Out of 870 who took the survey, 230 responded. A significant number are clearly not reports of personal experience, but instead opinions about what could be done. Some provide a sort of barometer of the frustration around this problem:
“No, but I would like to try a cell phone signal jammer!!!”
“Utilizing hi-vis pink on signage and worker clothing.”
“Advance warning message boards of construction at least one week ahead of time for major roads and streets.”
“Sharing videos and commercials on work zone accidents with all teammates.”
“Smart work zone systems which give dynamic real-time notice for traffic delays and stopped traffic are instrumental in reducing queue, rear-end impacts.”
Several respondents cautioned against “overselling” the work zone.
“Don’t go overboard with reduced speeds, and remove/cover signs when workers aren’t present.”
“My main concern is the barrels are left for months in areas where no work is occurring, so people take for granted that it’s not an operable construction site.”
Deery says that members can contribute to the effort to solve this issue.
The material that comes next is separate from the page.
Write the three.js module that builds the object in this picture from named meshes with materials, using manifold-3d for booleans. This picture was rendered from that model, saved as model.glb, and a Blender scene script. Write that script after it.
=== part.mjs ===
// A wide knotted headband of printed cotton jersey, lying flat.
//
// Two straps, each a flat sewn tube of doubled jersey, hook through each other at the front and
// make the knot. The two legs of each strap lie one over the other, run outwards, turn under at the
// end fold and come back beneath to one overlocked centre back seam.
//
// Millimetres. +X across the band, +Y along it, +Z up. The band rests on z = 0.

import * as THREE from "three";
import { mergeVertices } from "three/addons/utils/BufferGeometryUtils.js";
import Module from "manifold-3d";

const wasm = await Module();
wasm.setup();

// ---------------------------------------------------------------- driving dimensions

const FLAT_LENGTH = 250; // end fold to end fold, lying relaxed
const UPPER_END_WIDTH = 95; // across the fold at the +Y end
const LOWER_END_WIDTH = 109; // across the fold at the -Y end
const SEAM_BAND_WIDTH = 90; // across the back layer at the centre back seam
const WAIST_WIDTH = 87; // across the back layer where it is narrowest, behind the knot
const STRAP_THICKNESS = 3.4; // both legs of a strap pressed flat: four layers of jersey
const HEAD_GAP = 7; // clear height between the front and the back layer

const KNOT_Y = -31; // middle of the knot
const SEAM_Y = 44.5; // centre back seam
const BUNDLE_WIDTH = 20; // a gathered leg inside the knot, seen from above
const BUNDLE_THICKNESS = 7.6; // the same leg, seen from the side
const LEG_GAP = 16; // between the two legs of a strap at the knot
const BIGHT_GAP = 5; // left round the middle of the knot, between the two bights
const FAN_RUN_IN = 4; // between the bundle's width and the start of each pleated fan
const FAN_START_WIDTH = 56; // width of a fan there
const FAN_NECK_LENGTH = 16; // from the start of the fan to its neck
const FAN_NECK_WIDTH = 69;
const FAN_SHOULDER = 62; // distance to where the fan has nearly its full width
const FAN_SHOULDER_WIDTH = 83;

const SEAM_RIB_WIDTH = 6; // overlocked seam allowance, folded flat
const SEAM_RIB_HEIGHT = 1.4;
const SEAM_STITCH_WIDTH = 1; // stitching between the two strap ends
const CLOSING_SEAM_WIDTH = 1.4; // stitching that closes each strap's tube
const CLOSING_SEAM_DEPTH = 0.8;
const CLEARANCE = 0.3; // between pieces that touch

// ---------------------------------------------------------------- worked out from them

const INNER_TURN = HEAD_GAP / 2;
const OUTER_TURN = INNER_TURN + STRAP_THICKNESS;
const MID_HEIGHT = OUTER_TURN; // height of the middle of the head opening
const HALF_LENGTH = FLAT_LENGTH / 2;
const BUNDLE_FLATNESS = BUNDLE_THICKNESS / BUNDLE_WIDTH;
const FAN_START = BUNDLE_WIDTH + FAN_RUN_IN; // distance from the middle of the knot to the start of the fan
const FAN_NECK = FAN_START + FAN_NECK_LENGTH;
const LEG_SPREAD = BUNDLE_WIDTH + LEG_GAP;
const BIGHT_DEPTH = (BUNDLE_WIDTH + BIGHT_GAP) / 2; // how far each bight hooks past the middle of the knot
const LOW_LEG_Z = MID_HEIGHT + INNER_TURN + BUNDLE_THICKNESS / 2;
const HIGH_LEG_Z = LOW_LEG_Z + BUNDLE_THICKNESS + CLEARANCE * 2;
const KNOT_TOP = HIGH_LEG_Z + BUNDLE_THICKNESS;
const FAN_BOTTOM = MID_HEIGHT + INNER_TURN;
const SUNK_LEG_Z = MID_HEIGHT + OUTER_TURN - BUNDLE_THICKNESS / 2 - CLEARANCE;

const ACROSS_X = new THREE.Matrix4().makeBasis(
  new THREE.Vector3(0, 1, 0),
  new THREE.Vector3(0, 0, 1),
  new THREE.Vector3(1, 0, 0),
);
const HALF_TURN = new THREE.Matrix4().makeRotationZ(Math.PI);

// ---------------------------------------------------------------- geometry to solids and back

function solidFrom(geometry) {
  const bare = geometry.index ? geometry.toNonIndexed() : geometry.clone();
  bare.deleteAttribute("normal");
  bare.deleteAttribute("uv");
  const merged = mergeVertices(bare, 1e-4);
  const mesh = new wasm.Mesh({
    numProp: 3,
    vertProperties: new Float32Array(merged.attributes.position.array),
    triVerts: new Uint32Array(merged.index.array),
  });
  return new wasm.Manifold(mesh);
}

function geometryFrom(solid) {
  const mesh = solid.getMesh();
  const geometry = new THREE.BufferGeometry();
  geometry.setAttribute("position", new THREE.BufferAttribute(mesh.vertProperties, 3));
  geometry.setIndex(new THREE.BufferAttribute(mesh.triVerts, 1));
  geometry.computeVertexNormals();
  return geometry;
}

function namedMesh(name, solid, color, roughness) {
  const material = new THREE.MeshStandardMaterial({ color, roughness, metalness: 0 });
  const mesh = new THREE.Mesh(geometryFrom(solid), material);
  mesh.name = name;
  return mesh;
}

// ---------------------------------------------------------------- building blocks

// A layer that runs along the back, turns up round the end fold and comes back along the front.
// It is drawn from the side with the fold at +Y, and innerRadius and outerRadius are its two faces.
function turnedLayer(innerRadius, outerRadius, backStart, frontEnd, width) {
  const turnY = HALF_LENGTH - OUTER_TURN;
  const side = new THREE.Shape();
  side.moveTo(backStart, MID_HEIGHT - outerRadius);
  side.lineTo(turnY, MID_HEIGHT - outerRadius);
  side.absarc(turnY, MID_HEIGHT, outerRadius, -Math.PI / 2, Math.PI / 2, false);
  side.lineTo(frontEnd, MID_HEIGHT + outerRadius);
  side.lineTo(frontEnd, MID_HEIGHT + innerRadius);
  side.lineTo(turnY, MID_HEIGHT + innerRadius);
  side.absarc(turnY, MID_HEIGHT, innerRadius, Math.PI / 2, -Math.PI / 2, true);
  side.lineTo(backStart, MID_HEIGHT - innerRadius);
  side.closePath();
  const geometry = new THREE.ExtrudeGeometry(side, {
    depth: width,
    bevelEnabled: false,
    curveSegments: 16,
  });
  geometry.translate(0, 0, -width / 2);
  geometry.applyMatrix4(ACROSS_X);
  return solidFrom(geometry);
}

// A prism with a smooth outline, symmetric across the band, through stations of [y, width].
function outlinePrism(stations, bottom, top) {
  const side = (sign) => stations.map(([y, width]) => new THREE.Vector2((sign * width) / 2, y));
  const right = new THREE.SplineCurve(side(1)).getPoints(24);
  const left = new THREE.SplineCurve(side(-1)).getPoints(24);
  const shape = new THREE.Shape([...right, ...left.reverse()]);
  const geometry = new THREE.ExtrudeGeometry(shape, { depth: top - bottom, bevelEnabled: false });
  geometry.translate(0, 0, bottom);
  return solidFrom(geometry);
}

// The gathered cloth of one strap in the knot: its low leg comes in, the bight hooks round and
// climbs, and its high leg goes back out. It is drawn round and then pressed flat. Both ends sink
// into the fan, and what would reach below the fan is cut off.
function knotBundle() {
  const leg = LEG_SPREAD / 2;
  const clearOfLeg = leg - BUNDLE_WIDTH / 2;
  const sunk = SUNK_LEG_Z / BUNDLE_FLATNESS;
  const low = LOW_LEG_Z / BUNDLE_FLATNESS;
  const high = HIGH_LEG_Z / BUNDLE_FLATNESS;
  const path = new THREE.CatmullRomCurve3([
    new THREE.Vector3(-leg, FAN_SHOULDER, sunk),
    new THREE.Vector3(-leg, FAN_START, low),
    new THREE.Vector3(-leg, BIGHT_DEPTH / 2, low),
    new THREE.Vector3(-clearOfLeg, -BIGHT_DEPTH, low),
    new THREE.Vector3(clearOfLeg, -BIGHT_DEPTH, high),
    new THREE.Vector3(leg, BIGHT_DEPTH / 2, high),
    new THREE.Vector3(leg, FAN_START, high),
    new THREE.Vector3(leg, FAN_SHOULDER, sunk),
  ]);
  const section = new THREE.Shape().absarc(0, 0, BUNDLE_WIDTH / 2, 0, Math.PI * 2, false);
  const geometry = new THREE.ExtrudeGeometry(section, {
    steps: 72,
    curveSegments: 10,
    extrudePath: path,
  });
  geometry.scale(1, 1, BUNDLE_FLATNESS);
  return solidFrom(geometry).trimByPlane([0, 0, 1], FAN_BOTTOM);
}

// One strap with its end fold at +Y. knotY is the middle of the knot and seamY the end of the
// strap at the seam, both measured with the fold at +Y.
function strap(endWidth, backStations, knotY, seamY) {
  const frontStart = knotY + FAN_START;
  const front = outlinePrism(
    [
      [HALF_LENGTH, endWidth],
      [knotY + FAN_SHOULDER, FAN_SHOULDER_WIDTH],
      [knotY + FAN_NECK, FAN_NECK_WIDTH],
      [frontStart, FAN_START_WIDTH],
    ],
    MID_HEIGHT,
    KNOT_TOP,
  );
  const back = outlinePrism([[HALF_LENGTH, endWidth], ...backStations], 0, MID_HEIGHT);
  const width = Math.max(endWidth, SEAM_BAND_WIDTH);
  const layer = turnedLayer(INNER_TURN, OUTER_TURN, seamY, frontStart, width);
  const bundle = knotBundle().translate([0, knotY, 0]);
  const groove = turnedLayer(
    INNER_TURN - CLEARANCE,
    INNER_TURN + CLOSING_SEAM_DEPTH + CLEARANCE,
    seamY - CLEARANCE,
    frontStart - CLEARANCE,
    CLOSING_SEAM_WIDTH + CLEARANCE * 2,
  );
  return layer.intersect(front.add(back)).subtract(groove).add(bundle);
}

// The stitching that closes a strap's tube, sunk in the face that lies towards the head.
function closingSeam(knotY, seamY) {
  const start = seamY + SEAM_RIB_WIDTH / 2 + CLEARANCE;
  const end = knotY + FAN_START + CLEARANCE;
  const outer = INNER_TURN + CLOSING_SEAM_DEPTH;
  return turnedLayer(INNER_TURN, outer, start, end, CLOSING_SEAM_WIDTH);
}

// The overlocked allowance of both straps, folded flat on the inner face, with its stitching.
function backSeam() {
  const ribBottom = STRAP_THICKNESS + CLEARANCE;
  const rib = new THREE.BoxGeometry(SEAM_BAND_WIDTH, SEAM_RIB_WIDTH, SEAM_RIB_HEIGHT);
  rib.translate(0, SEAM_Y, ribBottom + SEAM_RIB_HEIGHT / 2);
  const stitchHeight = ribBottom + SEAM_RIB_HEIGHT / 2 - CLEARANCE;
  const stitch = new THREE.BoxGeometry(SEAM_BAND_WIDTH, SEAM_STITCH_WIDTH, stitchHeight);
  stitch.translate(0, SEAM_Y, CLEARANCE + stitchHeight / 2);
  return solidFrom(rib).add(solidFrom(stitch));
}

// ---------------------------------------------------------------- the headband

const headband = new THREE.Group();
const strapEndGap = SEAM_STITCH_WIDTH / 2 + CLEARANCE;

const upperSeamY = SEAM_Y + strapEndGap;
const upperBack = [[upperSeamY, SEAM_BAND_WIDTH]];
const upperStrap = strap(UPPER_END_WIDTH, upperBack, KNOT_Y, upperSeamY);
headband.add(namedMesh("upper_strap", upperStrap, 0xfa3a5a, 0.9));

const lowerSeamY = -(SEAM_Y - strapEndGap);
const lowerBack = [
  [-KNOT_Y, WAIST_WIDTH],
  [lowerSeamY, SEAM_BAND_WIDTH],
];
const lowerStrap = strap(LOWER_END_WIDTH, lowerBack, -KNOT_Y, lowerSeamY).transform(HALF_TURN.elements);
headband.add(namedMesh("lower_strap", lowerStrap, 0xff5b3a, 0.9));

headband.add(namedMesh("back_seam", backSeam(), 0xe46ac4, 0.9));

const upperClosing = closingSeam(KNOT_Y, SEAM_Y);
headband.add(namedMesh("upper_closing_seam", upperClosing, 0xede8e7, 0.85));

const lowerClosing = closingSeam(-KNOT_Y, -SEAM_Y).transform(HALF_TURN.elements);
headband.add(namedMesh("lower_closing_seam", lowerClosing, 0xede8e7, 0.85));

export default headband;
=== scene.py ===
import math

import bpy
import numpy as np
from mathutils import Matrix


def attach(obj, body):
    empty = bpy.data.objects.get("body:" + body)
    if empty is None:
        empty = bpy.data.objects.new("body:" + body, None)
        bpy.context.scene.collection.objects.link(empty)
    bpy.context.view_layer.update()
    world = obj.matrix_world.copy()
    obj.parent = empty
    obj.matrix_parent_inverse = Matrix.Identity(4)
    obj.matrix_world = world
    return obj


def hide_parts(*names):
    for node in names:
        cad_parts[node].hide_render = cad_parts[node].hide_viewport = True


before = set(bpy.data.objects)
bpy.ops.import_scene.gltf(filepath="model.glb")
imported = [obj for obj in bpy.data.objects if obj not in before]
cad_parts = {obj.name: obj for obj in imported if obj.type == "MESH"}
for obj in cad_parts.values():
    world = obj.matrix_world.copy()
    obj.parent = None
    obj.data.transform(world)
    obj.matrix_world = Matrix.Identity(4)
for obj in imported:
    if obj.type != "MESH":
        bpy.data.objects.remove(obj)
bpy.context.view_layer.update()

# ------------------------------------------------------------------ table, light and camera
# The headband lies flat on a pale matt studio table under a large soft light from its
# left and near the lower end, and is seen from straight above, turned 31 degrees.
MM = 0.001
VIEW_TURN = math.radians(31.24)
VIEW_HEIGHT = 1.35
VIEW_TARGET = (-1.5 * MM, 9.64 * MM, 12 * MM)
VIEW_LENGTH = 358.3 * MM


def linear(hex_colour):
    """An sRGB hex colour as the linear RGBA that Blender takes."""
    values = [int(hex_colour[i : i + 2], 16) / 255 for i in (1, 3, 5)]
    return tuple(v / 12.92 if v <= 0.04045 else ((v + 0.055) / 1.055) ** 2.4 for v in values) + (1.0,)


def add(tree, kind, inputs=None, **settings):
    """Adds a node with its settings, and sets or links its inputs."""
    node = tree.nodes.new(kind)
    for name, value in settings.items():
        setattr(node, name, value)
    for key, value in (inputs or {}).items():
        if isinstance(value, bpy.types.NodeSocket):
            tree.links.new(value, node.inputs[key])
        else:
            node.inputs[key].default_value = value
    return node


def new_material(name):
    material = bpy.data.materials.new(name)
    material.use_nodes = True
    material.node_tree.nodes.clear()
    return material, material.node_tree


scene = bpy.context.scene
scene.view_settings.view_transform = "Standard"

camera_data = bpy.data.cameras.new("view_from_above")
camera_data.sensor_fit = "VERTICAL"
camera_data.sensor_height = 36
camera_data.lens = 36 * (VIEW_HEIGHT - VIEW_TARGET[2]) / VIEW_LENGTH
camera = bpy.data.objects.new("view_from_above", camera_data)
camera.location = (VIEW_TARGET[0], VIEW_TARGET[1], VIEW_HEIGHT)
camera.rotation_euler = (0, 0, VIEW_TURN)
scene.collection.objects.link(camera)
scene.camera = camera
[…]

“Working with their DOTS and local agencies, doing public awareness, and figuring out if there aren’t additional safety measures on projects.”
Word was very specific about the levels of involvement that are possible. “One thing we take a lot of pride in is the partnering effort we’ve developed working through TxDOT and AGC and our highway heavy chapter here. We talk all the way from the individual project level at preconstruction meetings, throughout construction as situations change. At the district level, we talk about things we’re seeing out there, and we have a formal AGC TxDOT Work Zone Safety Committee. We meet monthly, and get a lot of great participation. We have the AGC/TxDOT Joint Committee, which meets quarterly, for high level business discussions, broad applicability for initiatives statewide, to try to have a strong industry voice at the table.”